The voluntourism industry is past due for a renovation. As an industry, we can do a better job of ‘doing good.’ To achieve this we have to move beyond having good intentions into the realm of creating authentic, reciprocal relationships with people who live and work in communities abroad. We have to come from a place of self-examination, self-awareness, and true empathy. Individuals who have been given less access and less resources have made more out of less. They are resilient communities with critical knowledge about how to solve pressing issues for their families and neighbors. Local organizations run by dedicated community leaders are the best sources of information on what their country, homes, and lives need.
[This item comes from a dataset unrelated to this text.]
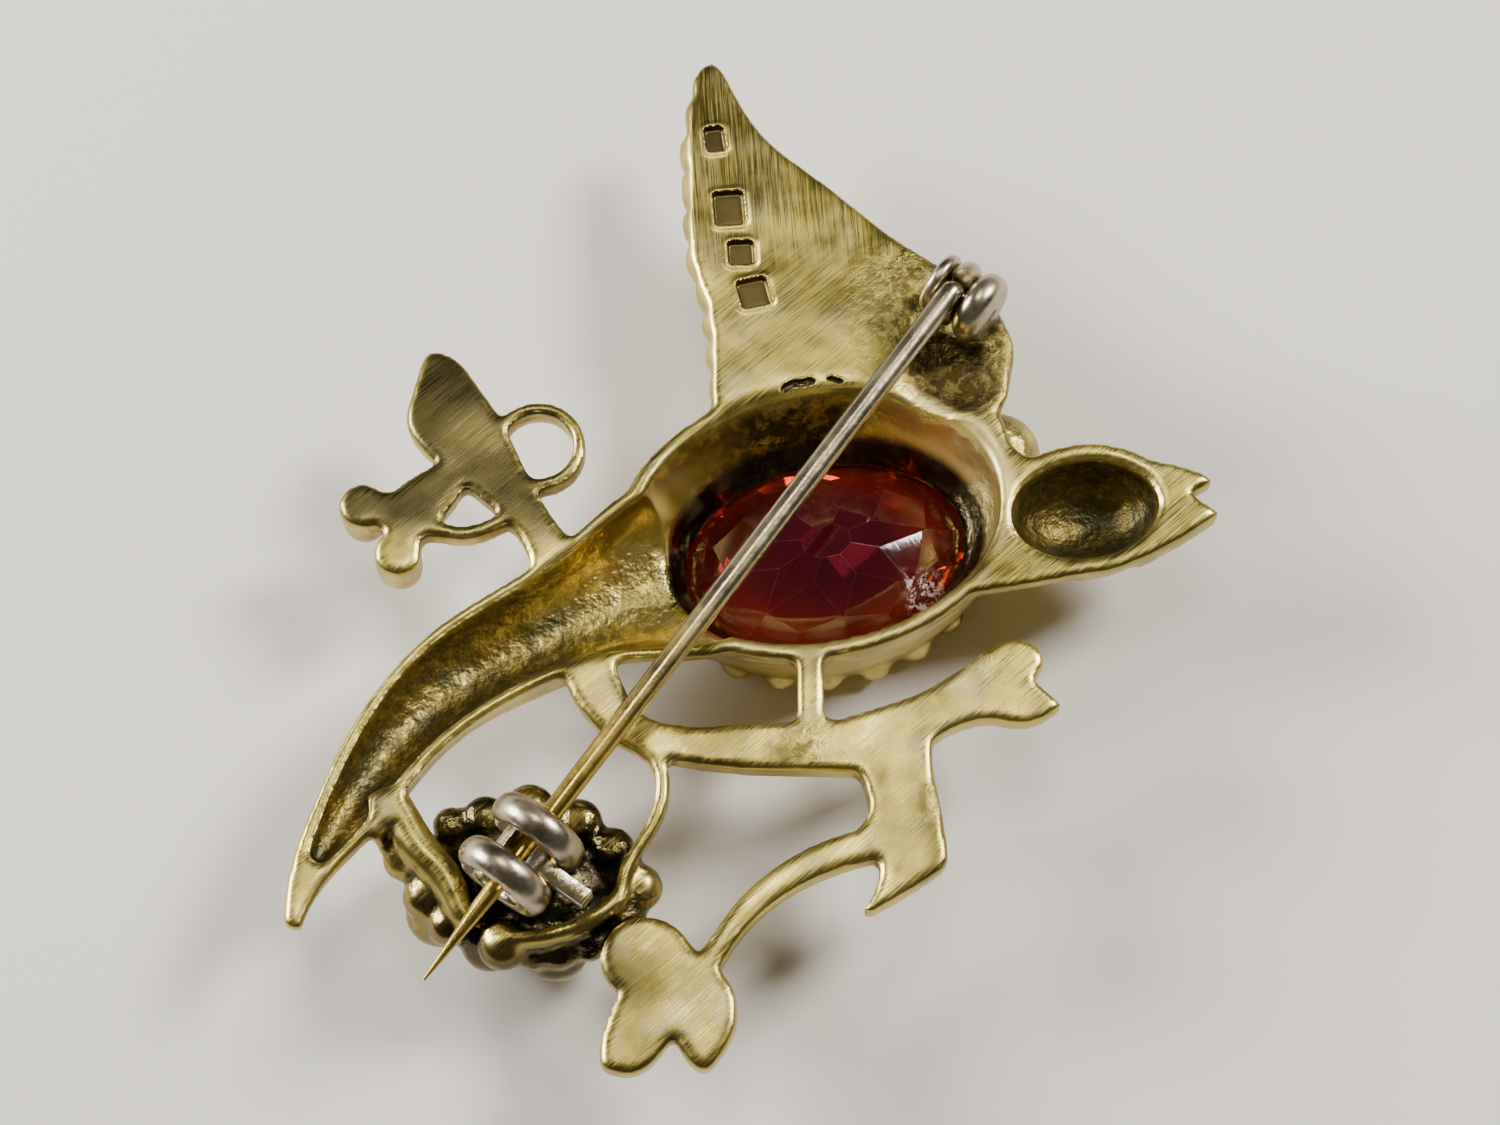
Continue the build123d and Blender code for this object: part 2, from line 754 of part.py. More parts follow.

Who else would be more invested in securing that better future? Certainly not a foreign volunteer.

We believe in our partners and invest in them: in their competencies, and their capacities to make a difference for their community members. We know what underserved communities need most are tools, resources, and opportunities to build healthy solutions for their lives. We know that, as a sector, we need to be better about providing those things if we truly want an equitable world. With WECO, we support people on the frontline who are working in their communities, through project work and also through post-project travel.  We shop in local markets and women’s cooperatives, support community-led tourist activities, stay in locally-run hotels or hostels, and buy eco-friendly, handmade products that provide economic opportunities for people who live in the countries we visit. Our approach to problem-solving in the industry is to redefine volunteering abroad based on principles of philanthropy instead of principles of profit or romanticized ideas of aid. As a global nonprofit, our primary focus is encouraging and supporting sustainable community work as defined by the needs of communities we visit. This is our core value to the work that we do – and our revision of voluntourism.